It has been well said that "earthly cares are a heavenly discipline." However, they are even something better than discipline they are God's chariots, sent to take the soul to its high places of triumph.
They do not look like chariots. Instead, they look like enemies, sufferings, trials, defeats, misunderstandings, disappointments, unkindnesses. They look like misery and wretchedness waiting to roll over us and crush us into the earth. But if could we see them as they really are, we would recognize them as chariots of triumph in which we may ride to those heights of victory for which our souls have been longing and praying. The difficulty is the visible thing. The chariot of God is the invisible. The King of Syria came up against Elisha with horses and chariots that could be seen by every eye, but God had chariots that could be seen by none except the eye of faith. The servant of the Prophet could only see the outward and visible.
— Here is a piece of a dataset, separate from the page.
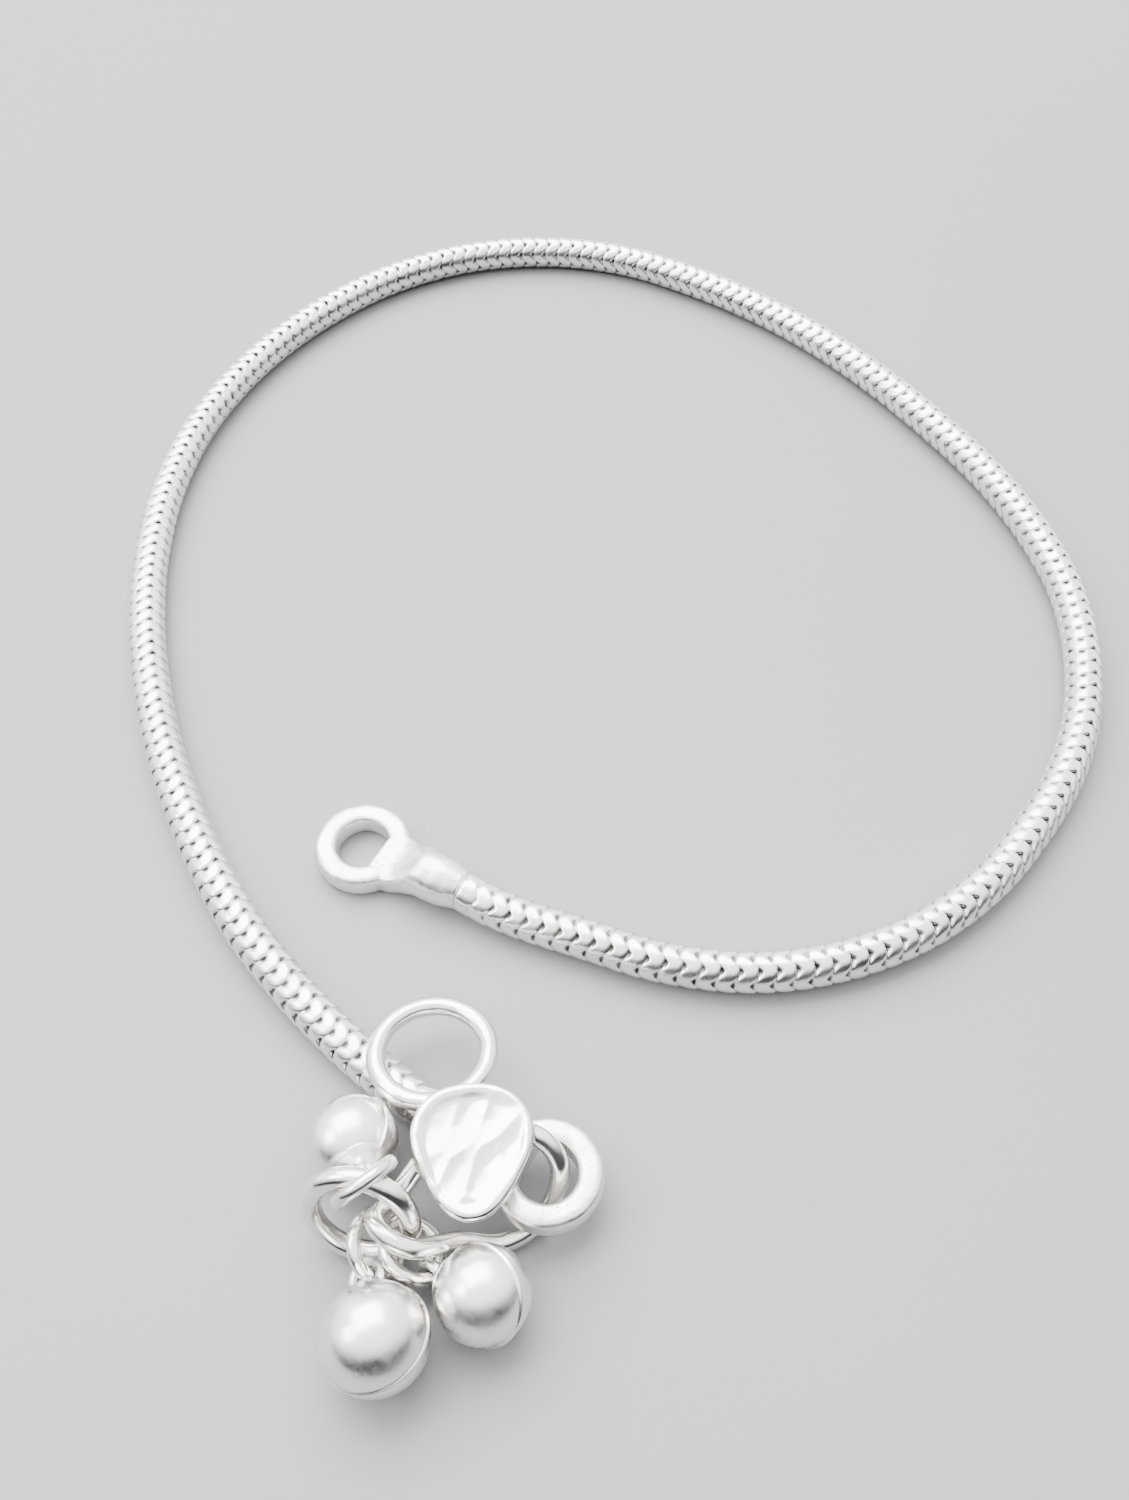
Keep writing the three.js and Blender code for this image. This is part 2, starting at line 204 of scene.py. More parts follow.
class Track:
    """A curve that can be asked for its point and direction at a distance from its start."""

    def __init__(self, points):
        self.points = smooth_curve(points)
        gaps = np.linalg.norm(np.diff(self.points, axis=0), axis=1)
        self.distance = np.concatenate([[0], np.cumsum(gaps)])
        self.length = self.distance[-1]
        self.tangents = unit(np.gradient(self.points, self.distance, axis=0))

    def at(self, distance):
        inside = np.clip(distance, 0, self.length)
        point = np.stack([np.interp(inside, self.distance, axis) for axis in self.points.T], -1)
        tangent = unit(np.stack([np.interp(inside, self.distance, axis) for axis in self.tangents.T], -1))
        return point + tangent * (distance - inside)[..., None], tangent


# Meshes

def grid(points, loop_rows=False):
    """Faces over closed rows of points, with flat caps or with the last row joined to the first."""
    rows, sides = points.shape[:2]
    row = np.arange(rows if loop_rows else rows - 1)[:, None]
    here = row * sides
    after = (row + 1) % rows * sides
    side = np.arange(sides)[None]
    beside = (side + 1) % sides
    quads = np.stack([here + side, here + beside, after + beside, after + side], -1)
    faces = [tuple(quad) for quad in quads.reshape(-1, 4).tolist()]
    if not loop_rows:
        faces.append(tuple(range(sides - 1, -1, -1)))
        faces.append(tuple(range((rows - 1) * sides, rows * sides)))
    return points.reshape(-1, 3), faces


def together(*parts):
    """Several meshes' points and faces as one mesh's."""
    points, faces, count = [], [], 0
    for part_points, part_faces in parts:
        points.append(part_points)
        faces += [tuple(index + count for index in face) for face in part_faces]
        count += len(part_points)
    return np.vstack(points), faces


def moved(part, matrix):
    points, faces = part
    turn = np.array(matrix.to_3x3())
    return points @ turn.T + np.array(matrix.translation), faces


def full_turn(steps):
    """Even angles once round, without the last, which is the first again."""
    return np.linspace(0, 2 * math.pi, steps, endpoint=False)


def about_z(reach, turn, height):
    """Points at reaches, turns and heights about Z."""
    return np.stack([reach * np.cos(turn), reach * np.sin(turn), height + 0 * turn], -1)


def tube(points, diameter):
    """A round wire along close points, its section carried along without twist."""
    points = np.array(points, float)
    tangents = unit(np.gradient(points, axis=0))
    side = unit(np.cross(tangents[0], UP + 0.01))
    rings = []
    angles = full_turn(HOOK_SIDES)[:, None]
    for point, tangent in zip(points, tangents):
        side = unit(side - tangent * (side @ tangent))
        other = np.cross(tangent, side)
        rings.append(point + (np.cos(angles) * side + np.sin(angles) * other) * diameter / 2)
    return grid(np.array(rings))


def ring(outer_diameter, wire, steps=RING_STEPS, sides=WIRE_SIDES):
    """A wire ring in the XY plane."""
    angle = full_turn(sides)[None]
    reach = (outer_diameter - wire) / 2 + wire / 2 * np.cos(angle)
    return grid(about_z(reach, full_turn(steps)[:, None], wire / 2 * np.sin(angle)), loop_rows=True)


def rounded_square(angle, power):
    """Cosine and sine of the angle for an outline between a circle, at power 1, and a square, near 0."""
    cosine, sine = np.cos(angle), np.sin(angle)
    return np.sign(cosine) * np.abs(cosine) ** power, np.sign(sine) * np.abs(sine) ** power


def relaxed(points, passes):
    """A row of close points or values with its kinks eased and its ends kept."""
    for _ in range(passes):
        points[1:-1] = (points[:-2] + 2 * points[1:-1] + points[2:]) / 4
    return points


def lathe(profile, segments=96):
    """An outline of (radius, height) points turned about Z, closed on the axis by small caps."""
    profile = np.array(profile, float)
    return grid(about_z(profile[:, :1], full_turn(segments)[None], profile[:, 1:]))


def to_mesh(name, part):
    points, faces = part
    mesh = bpy.data.meshes.new(name)
    mesh.from_pydata(points.tolist(), [], faces)
    mesh.update()
    return mesh


def applied(mesh, name, **modifiers):
    """The mesh with modifiers applied, each given as type=settings."""
    piece = bpy.data.objects.new(name, mesh)
    bpy.context.collection.objects.link(piece)
    for kind, settings in modifiers.items():
        modifier = piece.modifiers.new(kind, kind)
        for key, value in settings.items():
            setattr(modifier, key, value)
    done = bpy.data.meshes.new_from_object(piece.evaluated_get(bpy.context.evaluated_depsgraph_get()))
    bpy.data.objects.remove(piece)
    return done


def fused(name, part, voxel, smoothing):
    """Overlapping closed shells melted into one skin with soft joints."""
    return applied(to_mesh(name, part), name, REMESH={"mode": "VOXEL", "voxel_size": voxel},
                   SMOOTH={"factor": 0.5, "iterations": smoothing})


def mesh_points(mesh):
    points = np.empty(len(mesh.vertices) * 3)
    mesh.vertices.foreach_get("co", points)
    return points.reshape(-1, 3)


def roughen(mesh, height, scale, seed):
    """Pushes the skin in and out by low noise, as on a casting or hammered metal."""
    normals = np.empty(len(mesh.vertices) * 3)
    mesh.vertices.foreach_get("normal", normals)
    points = mesh_points(mesh)
    shift = np.array([noise.noise(Vector(point * scale) + Vector((seed, 0, 0))) for point in points])
    points += normals.reshape(-1, 3) * (shift * height)[:, None]
    mesh.vertices.foreach_set("co", points.ravel())
    mesh.update()


def add_piece(name, mesh, material, node):
    """A finished piece: turned into metres, smooth, riding on the body in place of its node."""
    mesh.transform(Matrix.Scale(MM, 4))
    mesh.polygons.foreach_set("use_smooth", [True] * len(mesh.polygons))
    mesh.update()
    piece = bpy.data.objects.new(name, mesh)
    bpy.context.collection.objects.link(piece)
    mesh.materials.clear()
    mesh.materials.append(material)
    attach(piece, "root")
    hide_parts(node)


def add_attribute(mesh, name, values):
    layer = mesh.attributes.new(name, "FLOAT", "POINT")
    layer.data.foreach_set("value", np.asarray(values, float).ravel())


# Materials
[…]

In 2 Kings 6:15 he cried, "Alas, my Master! how shall we do?'' But Elisha sat calmly within his house without fear, because his eyes were opened to see the invisible. All he asked for his servant was, "Lord, I pray Thee open his eyes that he may see" (2Kings6:17).
This is the prayer we need to pray for ourselves and for one another, "Lord, open our eyes that we may see." The world all around us, as well as around the Prophet, is full of God's horses and chariots waiting to carry us to places of glorious victory. And when our eyes are opened, we will see in all the events of life, whether great or small, whether joyful or sad, a "chariot" for our souls.